I doubt if any readers of Alcott’s novel thought much about the missing father. Away at the Civil War for almost the whole length of the novel, March is restored to his family just in time to add a Christmas blessing to the final tableau. Except for the fact that his absence means financial hardship for his wife and daughters, he is an irrelevancy in the plot; as a character, he scarcely exists. Yet it is Mr March who prompts Geraldine Brooks’s reworking of the family story. What did March see, Brooks asks, when he travelled south with the Union forces? What was the impact of war on the middle-aged husband and father from New England, whose conscience prompts him to volunteer his services as chaplain? Louisa May Alcott’s novel is silent on the issues of the war. The four daughters think that their father acts nobly in volunteering, but the questions of secession and slavery are not explored.

Filling the large gap in Little Women, Brooks has written a powerful novel about war and slavery. In her version, March is almost destroyed, physically and mentally, by witnessing the slaughter, by seeing the corrupting power of the slave system, and by having to confront a sexual transgression in his own past. His attempts to save lives, or even to give comfort to dying or mutilated men, are mostly futile.

Free to invent her own March, Geraldine Brooks has drawn on the history of Bronson Alcott, father of the author. A friend and associate of Emerson and Thoreau, Alcott was a social thinker and teacher whose attempts to put his ideals into practice failed utterly. Discussing her sources in an afterword, Brooks deals briskly with Alcott the reformer:

A vegetarian, he founded a commune, Fruitlands, so extreme in its Utopianism that members neither wore wool nor used animal manures, as both were considered property of the beasts from which they came. One reason the venture failed in its first winter was that when canker worms got into the apple crop, the non-violent Fruitlanders refused to take measures to kill them.

Brooks makes March a more sympathetic character than the Bronson Alcott of history, whose diaries reveal a sanctimonious domestic tyrant. Although his abolitionist views were strongly held, Alcott was never tested as March is tested. Twenty years older than his fictional counterpart, Alcott did not go to war. It was his daughter Louisa who saw the cost of battle during a brief stint as a volunteer nurse in Washington.

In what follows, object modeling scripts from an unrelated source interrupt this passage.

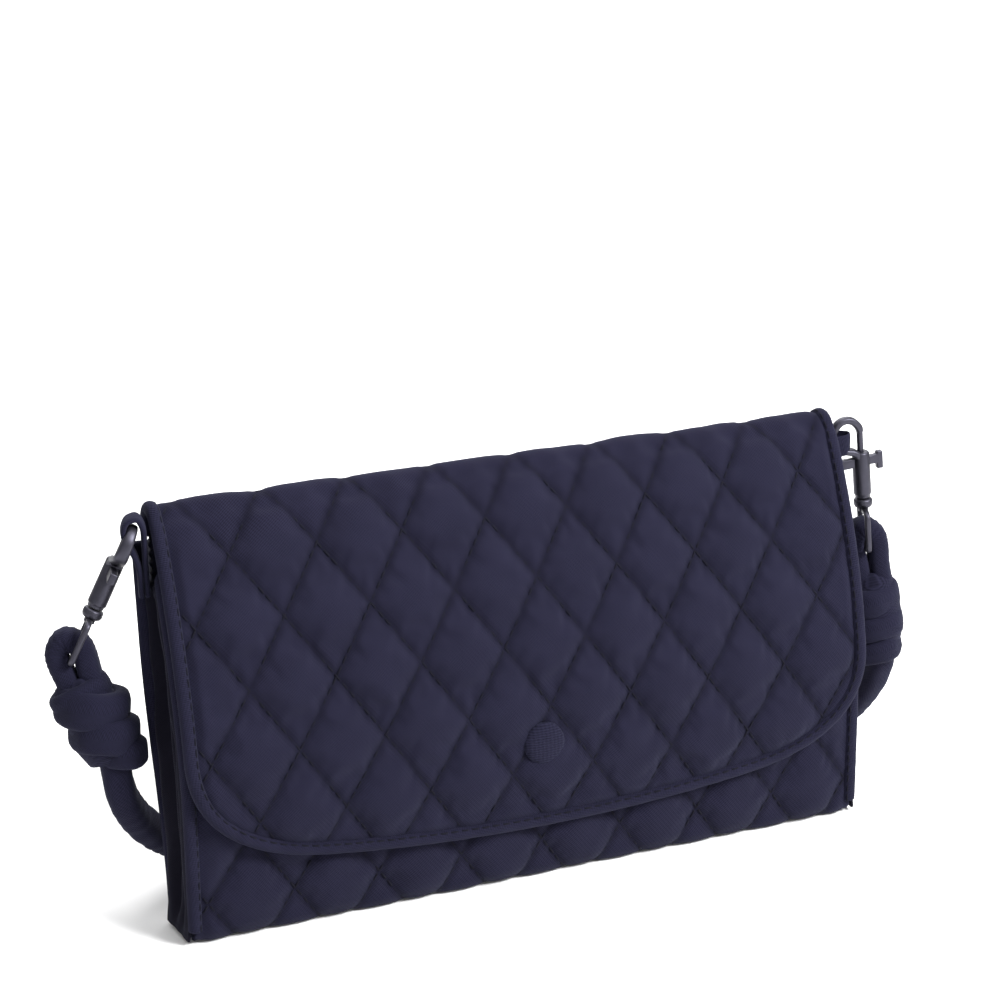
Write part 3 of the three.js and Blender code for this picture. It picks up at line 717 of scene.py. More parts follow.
def studio():
    world = bpy.data.worlds.new("studio")
    world.use_nodes = True
    world.node_tree.nodes["Background"].inputs["Color"].default_value = (1, 1, 1, 1)
    world.node_tree.nodes["Background"].inputs["Strength"].default_value = 0.64
    bpy.context.scene.world = world
    bpy.context.scene.view_settings.view_transform = "Standard"
    area_light("key", (0.55, -0.75, 0.85), (0, 0, 0.05), 0.45, 26)
    area_light("top", (0.05, 0.1, 1.1), (0, 0, 0.05), 0.7, 7)
    area_light("backdrop", (0.6, 1.7, 1.2), (0.6, 1.7, 0), 1.6, 36)


def floor():
    material, tree, shader = node_tree("floor_white")
    g = Graph(tree)
    place = g.add("ShaderNodeTexCoord").outputs["Object"]
    speck = g.add("ShaderNodeMapRange", {"Value": g.noise(place, 3.0), "To Min": 0.93, "To Max": 0.95})
    color = g.add("ShaderNodeCombineColor", {0: speck.outputs[0], 1: speck.outputs[0], 2: speck.outputs[0]})
    g.link(color.outputs[0], shader.inputs["Base Color"])
    shader.inputs["Roughness"].default_value = 0.9
    vertices = np.array([(-4, -4, 0), (4, -4, 0), (4, 4, 0), (-4, 4, 0)], float) / MM
    obj = make_object("floor", vertices, [(0, 1, 2, 3)], smooth=False)
    obj.data.materials.append(material)


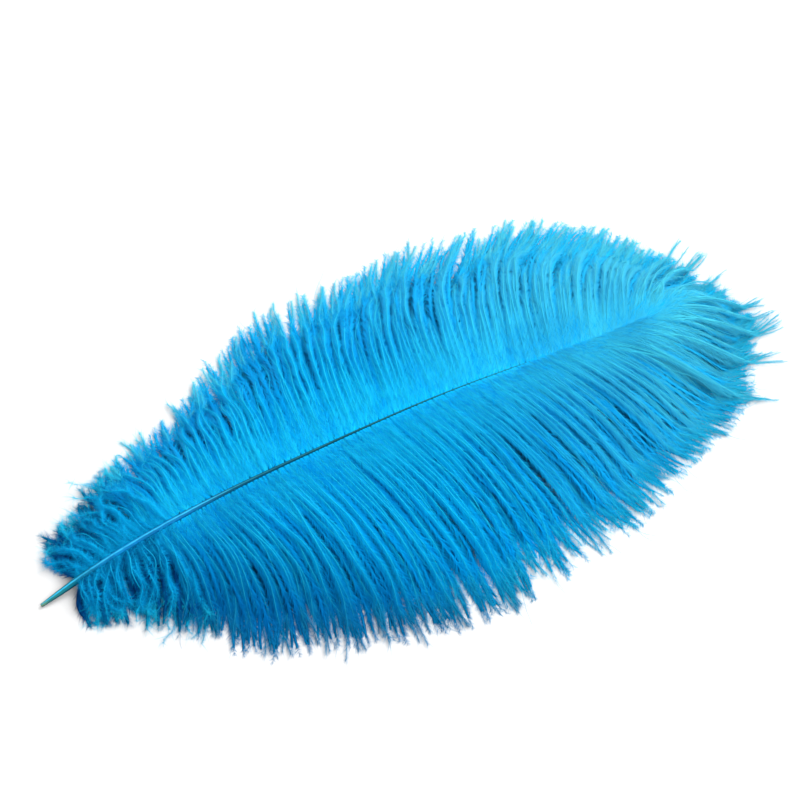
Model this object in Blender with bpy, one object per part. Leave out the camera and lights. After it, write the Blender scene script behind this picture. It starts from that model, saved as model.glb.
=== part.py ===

Brooks invents March as a flawed idealist whose decision to volunteer has a strong element of selfishness. When he tries to atone for past mistakes by staying on in the South beyond any hope of being useful, his wife exposes his self-dramatising tendencies. As a study of a marriage under tension, March is subtle and eloquent. On fathers and daughters — surely a promising way to reread Little Women — it is less satisfying.

Told in the first person, mainly by March, but with four chapters from his wife’s viewpoint, the narrative voice is strongest in describing the landscapes of war, the battles and atrocities. Turning towards home, March’s sentimentality takes over. When ‘our little Mouse Beth’ is heard to ‘squeak’, today’s readers might well shudder.

March could stand in its own right as a Civil War novel, like Cold Mountain (1998). As in A Year of Wonders (2001), her story of an English village divided and doomed by plague in 1666, Brooks looks unflinchingly at horrors. March is built on some impressive research, including material on the precarious fate of the ‘contraband’ slaves — those caught between North and South after Lincoln’s edict had pronounced them free. I am not sure, however, that the appearance of Emerson and Thoreau in walk-on parts is worth the trouble. Bronson Alcott’s story would need a fuller account of the Transcendentalists, as well as a more astrin-gent tone than that of March. Given that the novel departs radically from its origins in Little Women, it is also worth asking how much is gained by evoking the gentle domestic world of Meg, Jo, Beth and Amy. Perhaps the real point is to show that in times of war there are no safe havens.